Lamott confesses, “Most good, honest prayers remind me that I am not in charge, that I cannot fix anything, and that I open myself to being helped by something, some force, some friends, some something” (35). And she concludes the book by saying, “We pray without knowing much about whom we are praying to. We pray not really knowing what to pray for. We pray not really knowing how to pray” (93). She quotes Christian theologian C.S. Lewis who wrote, “I pray because I can’t help myself. I pray because I’m helpless. I pray because the need flows out of me all the time, waking and sleeping. It doesn’t change God. It changes me” (100).
Lamott’s comment that “We pray not really knowing how to pray” reminds us of the disciples who are reported to have said to Jesus, “Lord, teach us to pray” (Luke 11:1). According to Matthew, Jesus instructed his disciples to reduce prayer to its basic, simplest form. “Do not heap up empty phrases,” Jesus said. Don’t think you will be heard for your “many words.” And in the simple, roughly 70-word prayer Jesus is said to have taught his disciples, he covered praise (adoration), petition, and confession.

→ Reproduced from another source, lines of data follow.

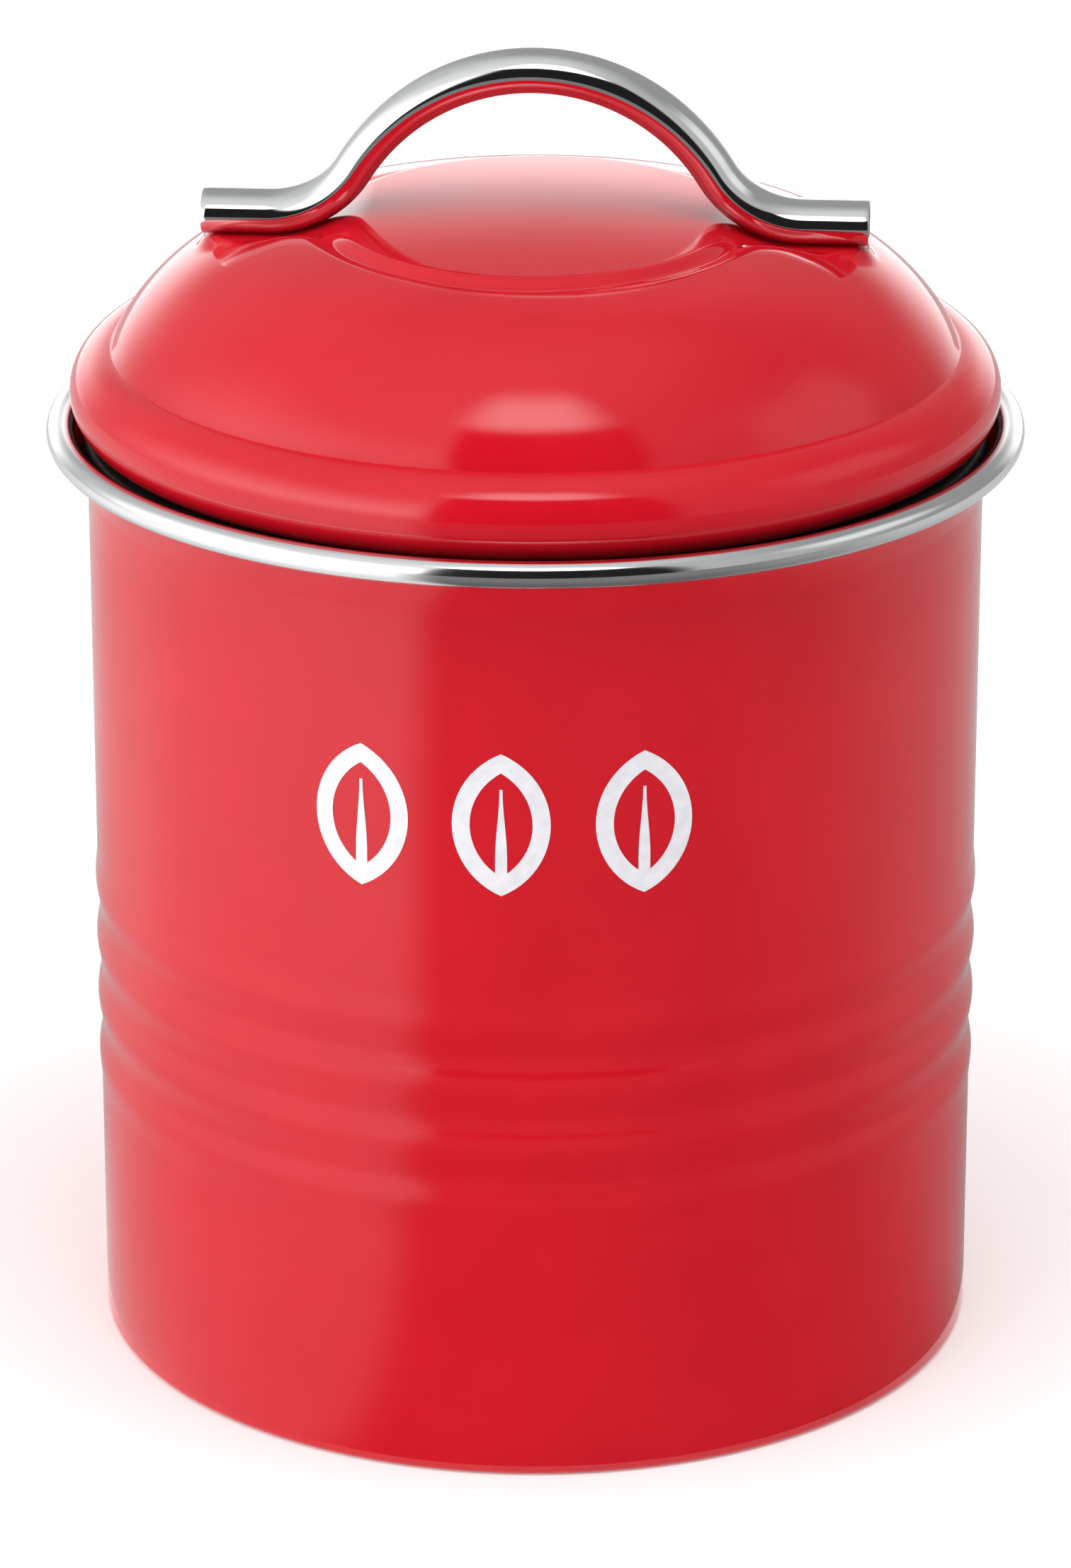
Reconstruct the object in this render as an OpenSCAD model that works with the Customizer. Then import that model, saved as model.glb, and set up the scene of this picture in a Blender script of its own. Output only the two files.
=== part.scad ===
// Round enamelled tea canister with a lift-off domed lid, a plug seal and a bent strap handle.
// Millimetres. Origin at the centre of the base, on the surface the canister stands on.
// +Z points up along the canister's axis, the handle runs along X and the print faces -Y.

/* [Can] */
// Outer radius of the plain can wall
can_r = 52; // [48:0.5:60]
// Height where the plain wall ends and the mouth starts to flare
wall_top = 104; // [95:1:125]
// Thickness of the painted steel sheet
sheet = 0.5; // [0.4:0.05:0.6]
// Radius of the rounded bottom corner
bottom_corner_r = 0.8; // [0.7:0.05:1]
// Height of the base pan's floor above the table
base_recess = 3; // [2:0.5:6]
// Width of the flat ring that the can stands on
foot_lip_w = 4.5; // [3:0.5:8]

/* [Beads] */
// Number of raised beads pressed around the can
bead_count = 4; // [1:1:4]
// Height of the lowest bead's crest
bead_first_z = 33.1; // [20:0.1:40]
// Distance from one bead to the next
bead_pitch = 7.4; // [6:0.1:9]
// How far each bead stands out of the plain wall
bead_rise = 0.25; // [0.15:0.05:0.5]
// Depth of a bead from its crest to the valley beside it
bead_depth = 0.55; // [0.4:0.05:0.7]

/* [Rim ring] */
// Radius of the ring's rolled tube
ring_tube_r = 1.6; // [1.4:0.05:1.8]
// Height of the ring's centre line above the end of the plain wall
ring_rise = 6.2; // [5.8:0.1:7]
// Distance of the ring's centre line outside the plain wall
ring_offset = 3.1; // [2.9:0.05:3.3]

/* [Lid] */
// Height of the raised centre disc above the ring's centre line
lid_rise = 27.3; // [26:0.1:30]
// Radius of the raised centre disc
plateau_r = 27; // [24:0.5:29]
// Length of each handle pad, measured from the lid's axis
pad_reach = 39; // [38.5:0.1:40]
// Half width of each handle pad
pad_half_w = 6.5; // [5.5:0.1:7.5]

/* [Handle] */
// Width of the strap's oval section
handle_w = 7.8; // [7:0.1:8.6]
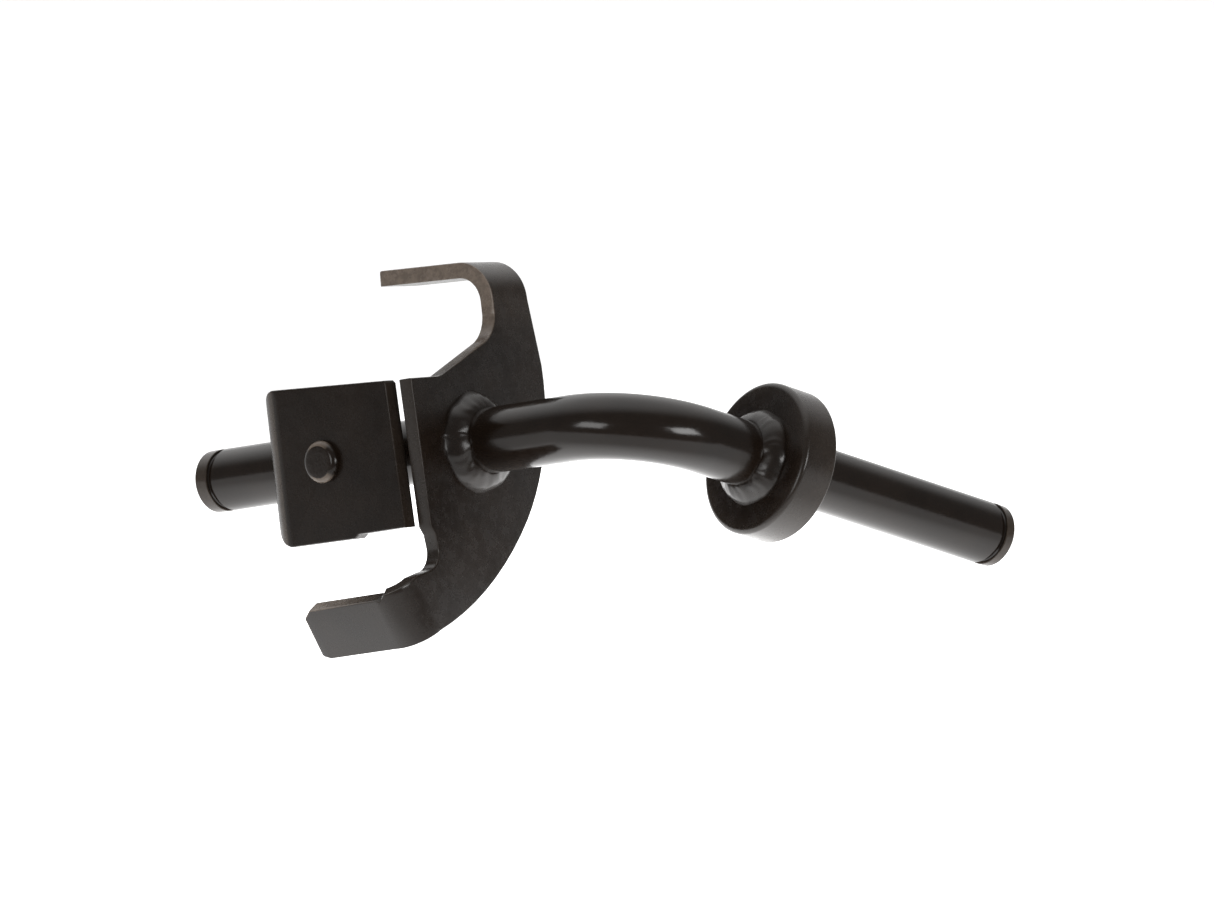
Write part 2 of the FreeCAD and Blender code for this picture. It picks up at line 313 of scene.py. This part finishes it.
# --- plane outlines ---------------------------------------------------------
def arc_points(a, mid, b, step_deg=4.0):
    """Points after a, up to b, on the circle through three plane points."""
    ax, ay = a
    bx, by = mid
    cx, cy = b
    d = 2.0 * (ax * (by - cy) + bx * (cy - ay) + cx * (ay - by))
    qa, qb, qc = ax * ax + ay * ay, bx * bx + by * by, cx * cx + cy * cy
    ox = (qa * (by - cy) + qb * (cy - ay) + qc * (ay - by)) / d
    oy = (qa * (cx - bx) + qb * (ax - cx) + qc * (bx - ax)) / d
    r = math.hypot(ax - ox, ay - oy)
    t0 = math.atan2(ay - oy, ax - ox)
    tm = (math.atan2(by - oy, bx - ox) - t0) % math.tau
    t1 = (math.atan2(cy - oy, cx - ox) - t0) % math.tau
    sweep = t1 if tm < t1 else t1 - math.tau
    count = max(2, math.ceil(abs(math.degrees(sweep)) / step_deg))
    angles = [t0 + sweep * i / count for i in range(1, count + 1)]
    return [(ox + r * math.cos(t), oy + r * math.sin(t)) for t in angles]


def outline(steps):
    """Plane loop, anticlockwise.  A step is a corner (a, b) or an arc
    [(a, b), (a, b)] through its first point to its second."""
    points = [steps[0]]
    for step in steps[1:]:
        if isinstance(step, list):
            points += arc_points(points[-1], step[0], step[1])
        else:
            points.append(step)
    area = sum(p[0] * q[1] - q[0] * p[1] for p, q in zip(points, points[1:] + points[:1]))
    return points if area > 0 else points[::-1]


def ring_points(x, y, r, count=72):
    turn = [math.tau * i / count for i in range(count)]
    return [(x + r * math.cos(t), y + r * math.sin(t)) for t in turn]


def inset(points, distance):
    """The loop moved inwards (to the left of its edges) by a distance."""
    out = []
    mitre_limit = 0.35
    count = len(points)
    for i in range(count):
        p = Vector(points[i])
        before = (p - Vector(points[i - 1])).normalized()
        after = (Vector(points[(i + 1) % count]) - p).normalized()
        n0 = Vector((-before.y, before.x))
        n1 = Vector((-after.y, after.x))
        out.append(p + (n0 + n1) * (distance / max(mitre_limit, 1.0 + n0.dot(n1))))
    return [(p.x, p.y) for p in out]


def even_steps(start, end, count):
    return [start + (end - start) * i / count for i in range(count + 1)]


def quarter_turn(steps):
    """Sine and cosine of evenly spaced angles from 0 to 90 degrees."""
    angles = [math.pi / 2.0 * i / steps for i in range(steps + 1)]
    return [(math.sin(t), math.cos(t)) for t in angles]


# --- mesh helpers -----------------------------------------------------------
def edge_layer(bm):
    """The vertices' wear and painted highlight, which the paint reads as the attribute "edge"."""
    return bm.verts.layers.float.get("edge") or bm.verts.layers.float.new("edge")


def vertex_loop(bm, points, wear=0.0):
    layer = edge_layer(bm)
    loop = [bm.verts.new(point) for point in points]
    for vert in loop:
        vert[layer] = wear
    return loop


def strip(bm, loops):
    """Quads between neighbouring closed loops of vertices."""
    for low, high in zip(loops, loops[1:]):
        count = len(low)
        for i in range(count):
            j = (i + 1) % count
            bm.faces.new((low[i], low[j], high[j], high[i]))


def tube(bm, loops):
    """Quads between the loops, and a face over each end."""
    strip(bm, loops)
    bm.faces.new(loops[0][::-1])
    bm.faces.new(loops[-1])


def revolve(profile, count):
    """Loops of vertices round the Z axis at (radius, height, wear) points."""
    bm = bmesh.new()
    loops = []
    for r, z, wear in profile:
        ring = [(x, y, z) for x, y in ring_points(0, 0, r, count)]
        loops.append(vertex_loop(bm, ring, wear))
    return bm, loops


def piece(name, bm, place, slot, node, sharp=38.0):
    """Turn a finished mesh into a shown piece that stands for a CAD node."""
    bmesh.ops.recalc_face_normals(bm, faces=bm.faces)
    mesh = bpy.data.meshes.new(name)
    bm.to_mesh(mesh)
    bm.free()
    mesh.transform(place)
    mesh.shade_smooth()
    mesh.set_sharp_from_angle(angle=math.radians(sharp))
    mesh.materials.append(MATERIALS[slot])
    obj = bpy.data.objects.new(name, mesh)
    bpy.context.scene.collection.objects.link(obj)
    even = obj.modifiers.new("even_shading", "WEIGHTED_NORMAL")
    even.keep_sharp = True
    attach(obj, "root")
    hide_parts(node)


# --- sheet helpers ----------------------------------------------------------
def rim(bm, points, worn):
    """Cut edge of a sheet: rolled over on one face, nearly sharp on the other."""
    half_way = 1.0 - math.sqrt(0.5)
    profile = [
        (EDGE_ROLL, 0.0, 0.0),
        (EDGE_ROLL * half_way, EDGE_ROLL * half_way, worn),
        (0.0, EDGE_ROLL, worn),
        (0.0, SHEET - EDGE_BURR, worn),
        (EDGE_BURR * half_way, SHEET - EDGE_BURR * half_way, worn),
        (EDGE_BURR, SHEET, 0.0),
    ]
    loops = []
    for distance, height, wear in profile:
        ring = [(x, y, height) for x, y in inset(points, distance)]
        loops.append(vertex_loop(bm, ring, wear))
    strip(bm, loops)
    return loops[0], loops[-1]


def loop_edges(bm, loop):
    return [bm.edges.get((loop[i - 1], loop[i])) for i in range(len(loop))]


def sheet_blank(outer, holes):
    """Flat sheet with cut edges and holes, lying from z = 0 to z = SHEET."""
    bm = bmesh.new()
    lows, highs = [], []
    for points in [outer] + [hole[::-1] for hole in holes]:
        # outer cut edges get the brown line: worn paint and partly a painted highlight
        worn = RIM_WEAR_AND_SHEEN if points is outer else 0.0
        low, high = rim(bm, points, worn)
        lows += loop_edges(bm, low)
        highs += loop_edges(bm, high)
    bmesh.ops.triangle_fill(bm, edges=lows, use_beauty=True, normal=(0, 0, -1))
    bmesh.ops.triangle_fill(bm, edges=highs, use_beauty=True, normal=(0, 0, 1))
    return bm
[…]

So again I ask, “If you pray, what kind of prayer do you most often pray?” Likely all of say or at least think all the different kinds of prayers at different times in our lives. All are needed. Sometimes we feel the need to pray for the needs of others. Sometimes we need strength or help to make it through life ourselves. Sometimes we need to say we are sorry. Sometimes we are moved to express gratitude for the joys of life or the blessings of the day. And sometimes we are moved to utter an exclamation of joy, or wonder, or as Gomer Pyle used to say, “Shazam!” which could be seen as a variation of Wow! Basic prayers: Help. Thanks. Wow! Amen.
Cited: Anne Lamott, Help, Thanks, Wow: The Three Essential Prayers. New York: Riverhead Books, 2012.